Reason And Perception

Source Starfinder #10: The Diaspora Strain pg. 50
The Starfinder universe is filled with strange beings, alien cultures, and unfamiliar ways of thinking. The PCs rely on reason and perception to take in all of this possibility and parse it into motivations and actions. Taking the PCs and shaking them from this paradigm into one that repulses or frightens them can make for compelling material. PCs unable to trust their senses or how those senses are interpreted in the mind can suffer intense anxiety. Having perceptions rewired by a drug, an experience, or a word can be truly terrifying, especially when the menace hides just beneath those alterations or in plain sight among false sensory input.

These grounds are fruitful for a horror game, and you can explore them to great effect without resorting to stigmatizing and stereotyping mental illness. Don’t talk about PCs losing their sanity. Focus instead on the shift in their perceptions and their way of thinking. Emphasize what’s actually happening to them.

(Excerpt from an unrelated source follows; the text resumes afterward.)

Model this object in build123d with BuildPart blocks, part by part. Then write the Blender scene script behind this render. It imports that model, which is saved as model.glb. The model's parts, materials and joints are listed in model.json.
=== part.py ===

In many cases, such as with the phantasm rules in this adventure, you’ll be describing things to players that their characters experience, but those situations won’t be accurate. Although it isn’t necessary to forewarn players about exact circumstances, it is important that they understand they’re partaking in situations where all is not as it seems. Some truths might be hidden, and some falsehoods might seem true. Horrible secrets might be kept from them until the right moment. All these obfuscations might have hidden mechanical effects in the game. Knowing these possibilities ahead of time allows players to prepare for disagreeable surprises that could seem unfair without this context.